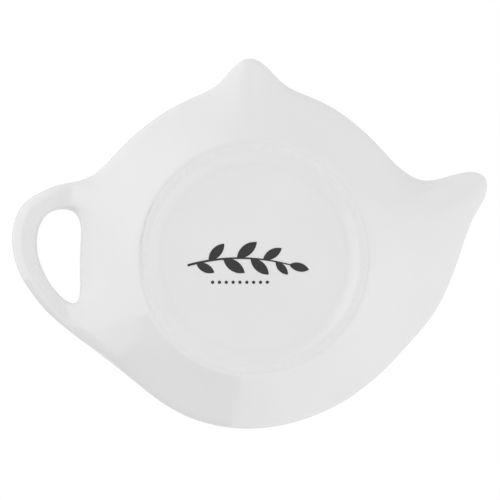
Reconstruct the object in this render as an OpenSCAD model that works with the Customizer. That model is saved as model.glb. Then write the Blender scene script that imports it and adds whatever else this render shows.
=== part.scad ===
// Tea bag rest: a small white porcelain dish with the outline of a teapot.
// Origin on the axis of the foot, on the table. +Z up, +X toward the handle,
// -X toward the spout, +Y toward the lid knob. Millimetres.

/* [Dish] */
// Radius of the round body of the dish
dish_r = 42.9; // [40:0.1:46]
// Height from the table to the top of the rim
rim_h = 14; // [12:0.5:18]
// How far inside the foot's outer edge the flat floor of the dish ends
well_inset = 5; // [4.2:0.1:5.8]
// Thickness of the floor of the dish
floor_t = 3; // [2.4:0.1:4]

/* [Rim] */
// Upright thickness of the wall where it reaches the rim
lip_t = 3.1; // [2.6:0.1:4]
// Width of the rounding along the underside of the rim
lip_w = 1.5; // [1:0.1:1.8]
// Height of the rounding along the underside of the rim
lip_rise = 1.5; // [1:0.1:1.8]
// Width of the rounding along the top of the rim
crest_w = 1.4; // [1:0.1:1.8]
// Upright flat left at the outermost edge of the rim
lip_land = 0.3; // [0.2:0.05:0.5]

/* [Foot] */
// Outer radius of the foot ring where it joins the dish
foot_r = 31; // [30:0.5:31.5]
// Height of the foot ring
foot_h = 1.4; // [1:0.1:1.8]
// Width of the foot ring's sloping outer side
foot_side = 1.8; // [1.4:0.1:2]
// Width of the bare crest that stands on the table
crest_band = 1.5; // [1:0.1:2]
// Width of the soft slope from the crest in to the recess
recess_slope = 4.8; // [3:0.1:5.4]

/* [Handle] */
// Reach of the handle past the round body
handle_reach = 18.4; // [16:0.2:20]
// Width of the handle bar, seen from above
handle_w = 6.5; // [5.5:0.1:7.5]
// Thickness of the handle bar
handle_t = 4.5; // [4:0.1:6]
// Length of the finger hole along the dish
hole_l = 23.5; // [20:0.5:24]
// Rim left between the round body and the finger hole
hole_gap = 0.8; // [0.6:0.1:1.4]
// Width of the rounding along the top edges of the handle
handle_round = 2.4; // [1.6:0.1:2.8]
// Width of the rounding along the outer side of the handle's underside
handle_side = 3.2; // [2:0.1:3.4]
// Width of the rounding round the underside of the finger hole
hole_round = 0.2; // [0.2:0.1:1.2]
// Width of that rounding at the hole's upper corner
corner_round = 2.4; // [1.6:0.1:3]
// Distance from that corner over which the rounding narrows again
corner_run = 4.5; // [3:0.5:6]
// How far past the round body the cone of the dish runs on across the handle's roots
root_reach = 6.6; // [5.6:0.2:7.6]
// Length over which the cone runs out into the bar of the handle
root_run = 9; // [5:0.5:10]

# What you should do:
Find the word "with" and list each line it appears in.

# In response:
Reconstruct the object in this render as an OpenSCAD model that works with the Customizer. That model is saved as model.glb. Then write the Blender scene script that imports it and adds whatever else this render shows.
// Tea bag rest: a small white porcelain dish with the outline of a teapot.